» STATED TASK: Write every record out again exactly as given.

start

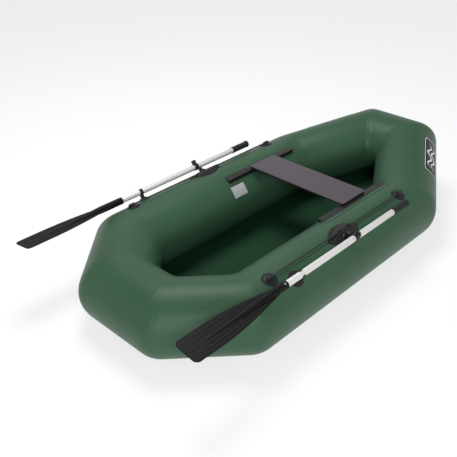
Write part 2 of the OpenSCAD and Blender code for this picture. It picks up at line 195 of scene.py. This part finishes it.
LINE_Y, LINE_Z = 0.416, 0.3256
LINE_R = 0.0035
LINE_AFT, LINE_FORE, LINE_STEP = -0.620, 0.340, 0.024
BRAID_TWIST, BRAID_DEPTH = 700.0, 0.07
KNOT_REACH, KNOT_SWAY, KNOT_R = 0.0042, 0.0016, 0.0027
SIDES = {"port": 1.0, "starboard": -1.0}


def sleeve(around, along, lay):
    """A tube of quads: lay(angle, share) says where each point goes, with share from 0 to 1 along it."""
    bm = bmesh.new()
    bmesh.ops.create_cone(bm, cap_ends=False, segments=around, radius1=1.0, radius2=1.0, depth=1.0)
    rungs = [e for e in bm.edges if abs(e.verts[0].co.z - e.verts[1].co.z) > 0.5]
    bmesh.ops.subdivide_edges(bm, edges=rungs, cuts=along - 1, use_grid_fill=True)
    for v in bm.verts:
        v.co = lay(math.atan2(v.co.y, v.co.x), v.co.z + 0.5)
    return bm


rope_paint = Paint("braided cord", (0.012, 0.014, 0.013), 0.75)
rope_paint.bumped(rope_paint.noise(900.0, 2.0, (0.3, 1.0, 1.0)), 0.0004)

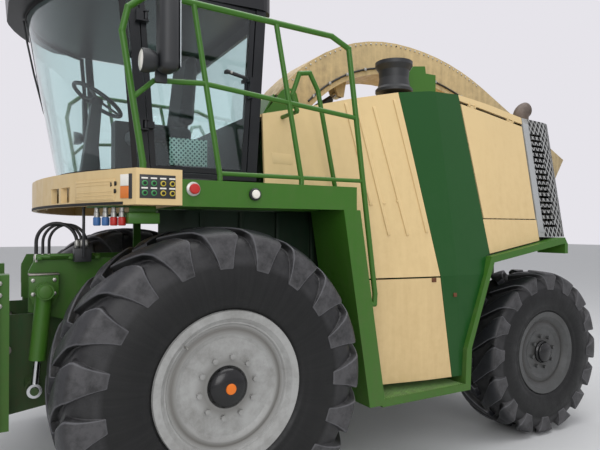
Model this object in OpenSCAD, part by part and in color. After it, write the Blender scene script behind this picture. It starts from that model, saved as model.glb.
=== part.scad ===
// Self-propelled forage harvester, millimetres.
// X runs forward, Y to the machine's left and Z up from the ground.
// Modules draw in a frame whose X starts at the front axle, and place() moves
// that frame so that the origin lies under the middle of the whole machine.

/* [Running gear] */
// Distance between the front and rear axles
wheelbase = 3040; // [2900:10:3200]
// Radius of a front tyre at its lugs
front_r = 890; // [860:5:900]
// Width of a front tyre
front_w = 650; // [600:10:660]
// Distance from the middle plane to the middle of a front tyre
front_y = 1160; // [1150:5:1180]
// Radius of a rear tyre at its lugs
rear_r = 700; // [680:5:710]
// Width of a rear tyre
rear_w = 480; // [440:10:490]
// Distance from the middle plane to the middle of a rear tyre
rear_y = 970; // [960:5:1000]
// Distance from the middle plane to a kingpin
kingpin_y = 620; // [600:5:630]
// Lugs on each half of a front tyre's tread
front_lugs = 19; // [16:1:21]
// Lugs on each half of a rear tyre's tread
rear_lugs = 16; // [14:1:18]

/* [Platform and cab] */
// Distance from the middle plane to the outer face of a platform
deck_y = 1320; // [1300:5:1330]
// Top of the platform
deck_z = 2040; // [2000:10:2060]
// Depth of the platform's side beam
deck_beam_h = 150; // [120:5:160]
// Distance from the middle plane to the outer face of the cab's side
cab_y = 880; // [860:5:890]
// Height of the cab's floor
cab_floor_z = 2120; // [2110:5:2140]
// Height of the roof's lower face
roof_z = 3260; // [3200:10:3300]
// Thickness of the roof
roof_h = 330; // [250:10:380]
// Diameter of the handrail tube
rail_d = 36; // [30:1:42]

/* [Body] */
// Half the body's width at its widest level
body_y = 1280; // [1260:5:1300]
// Inward lean of the upper panels for each unit of height
tumble = 0.165; // [0.12:0.005:0.18]
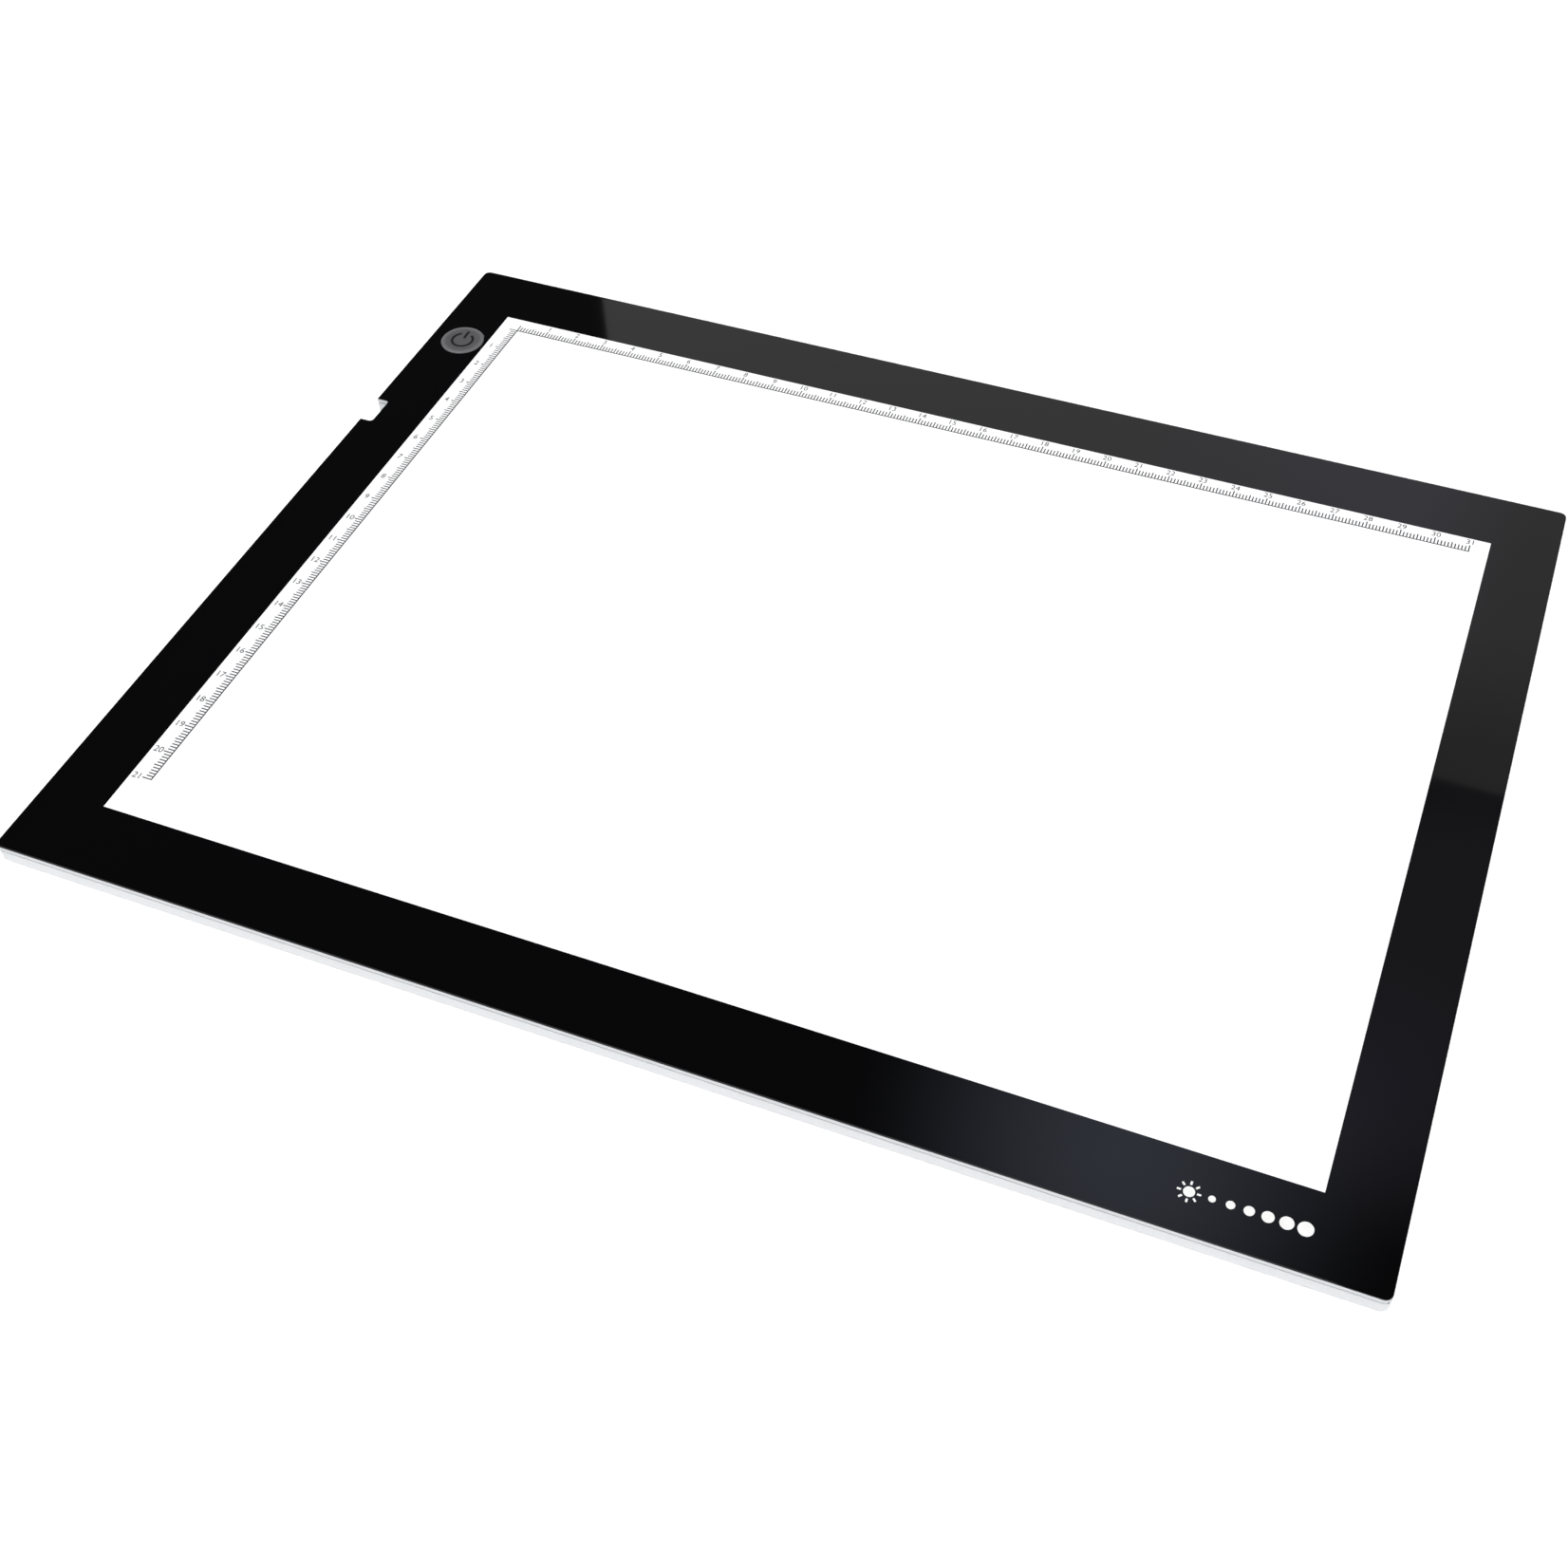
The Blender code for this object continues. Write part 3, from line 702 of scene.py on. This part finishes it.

end

» TASK OUTPUT:
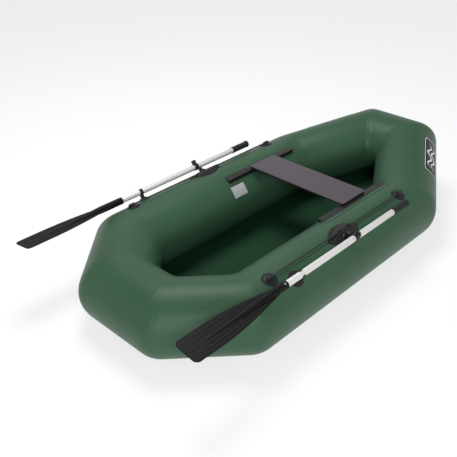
Write part 2 of the OpenSCAD and Blender code for this picture. It picks up at line 195 of scene.py. This part finishes it.
LINE_Y, LINE_Z = 0.416, 0.3256
LINE_R = 0.0035
LINE_AFT, LINE_FORE, LINE_STEP = -0.620, 0.340, 0.024
BRAID_TWIST, BRAID_DEPTH = 700.0, 0.07
KNOT_REACH, KNOT_SWAY, KNOT_R = 0.0042, 0.0016, 0.0027
SIDES = {"port": 1.0, "starboard": -1.0}


def sleeve(around, along, lay):
    """A tube of quads: lay(angle, share) says where each point goes, with share from 0 to 1 along it."""
    bm = bmesh.new()
    bmesh.ops.create_cone(bm, cap_ends=False, segments=around, radius1=1.0, radius2=1.0, depth=1.0)
    rungs = [e for e in bm.edges if abs(e.verts[0].co.z - e.verts[1].co.z) > 0.5]
    bmesh.ops.subdivide_edges(bm, edges=rungs, cuts=along - 1, use_grid_fill=True)
    for v in bm.verts:
        v.co = lay(math.atan2(v.co.y, v.co.x), v.co.z + 0.5)
    return bm


rope_paint = Paint("braided cord", (0.012, 0.014, 0.013), 0.75)
rope_paint.bumped(rope_paint.noise(900.0, 2.0, (0.3, 1.0, 1.0)), 0.0004)

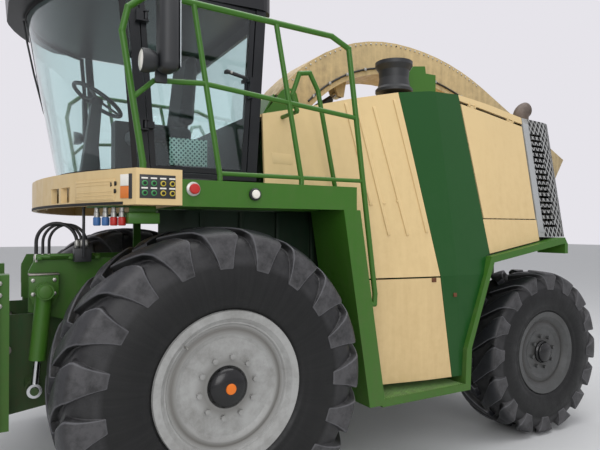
Model this object in OpenSCAD, part by part and in color. After it, write the Blender scene script behind this picture. It starts from that model, saved as model.glb.
=== part.scad ===
// Self-propelled forage harvester, millimetres.
// X runs forward, Y to the machine's left and Z up from the ground.
// Modules draw in a frame whose X starts at the front axle, and place() moves
// that frame so that the origin lies under the middle of the whole machine.

/* [Running gear] */
// Distance between the front and rear axles
wheelbase = 3040; // [2900:10:3200]
// Radius of a front tyre at its lugs
front_r = 890; // [860:5:900]
// Width of a front tyre
front_w = 650; // [600:10:660]
// Distance from the middle plane to the middle of a front tyre
front_y = 1160; // [1150:5:1180]
// Radius of a rear tyre at its lugs
rear_r = 700; // [680:5:710]
// Width of a rear tyre
rear_w = 480; // [440:10:490]
// Distance from the middle plane to the middle of a rear tyre
rear_y = 970; // [960:5:1000]
// Distance from the middle plane to a kingpin
kingpin_y = 620; // [600:5:630]
// Lugs on each half of a front tyre's tread
front_lugs = 19; // [16:1:21]
// Lugs on each half of a rear tyre's tread
rear_lugs = 16; // [14:1:18]

/* [Platform and cab] */
// Distance from the middle plane to the outer face of a platform
deck_y = 1320; // [1300:5:1330]
// Top of the platform
deck_z = 2040; // [2000:10:2060]
// Depth of the platform's side beam
deck_beam_h = 150; // [120:5:160]
// Distance from the middle plane to the outer face of the cab's side
cab_y = 880; // [860:5:890]
// Height of the cab's floor
cab_floor_z = 2120; // [2110:5:2140]
// Height of the roof's lower face
roof_z = 3260; // [3200:10:3300]
// Thickness of the roof
roof_h = 330; // [250:10:380]
// Diameter of the handrail tube
rail_d = 36; // [30:1:42]

/* [Body] */
// Half the body's width at its widest level
body_y = 1280; // [1260:5:1300]
// Inward lean of the upper panels for each unit of height
tumble = 0.165; // [0.12:0.005:0.18]
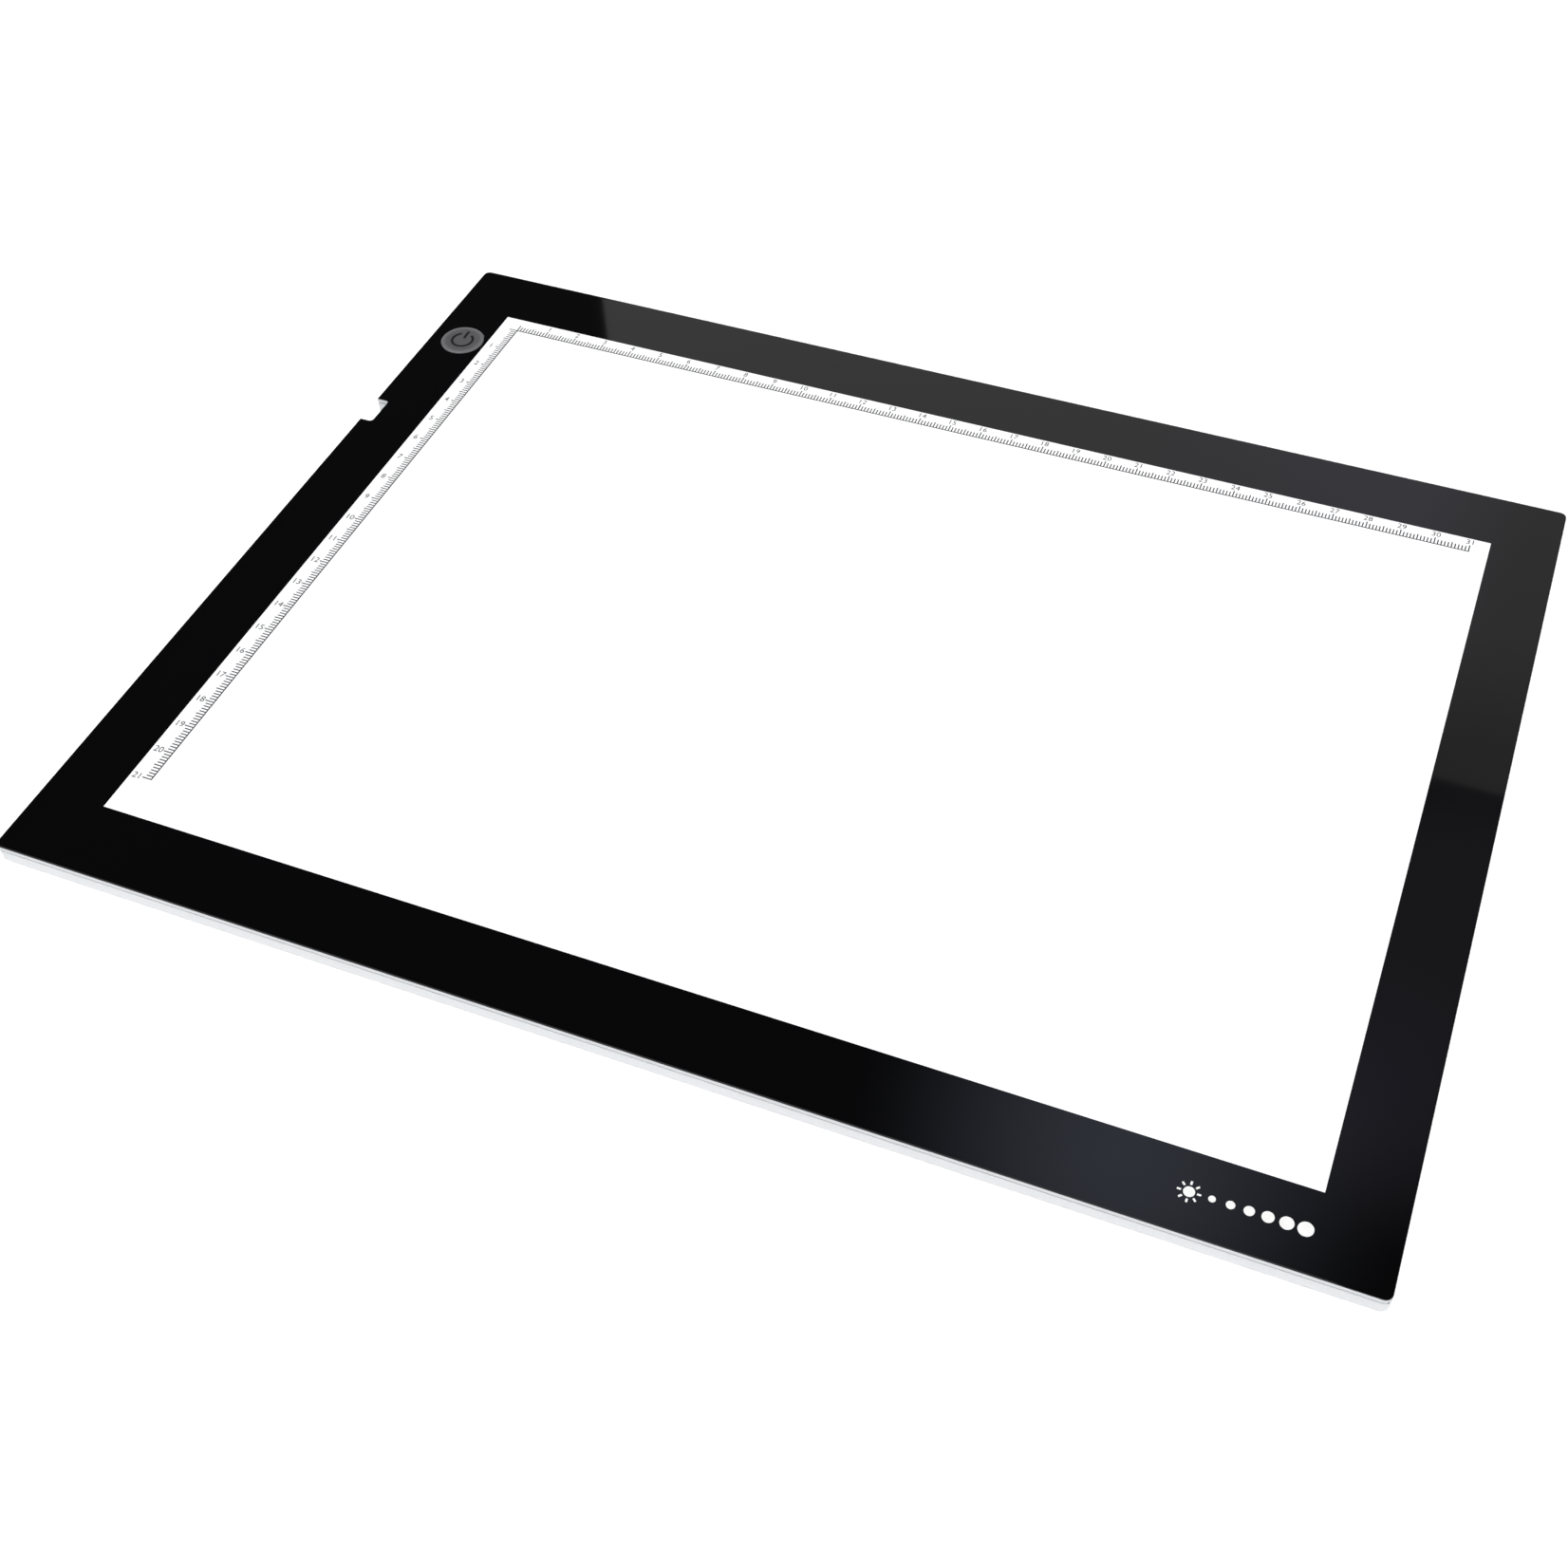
The Blender code for this object continues. Write part 3, from line 702 of scene.py on. This part finishes it.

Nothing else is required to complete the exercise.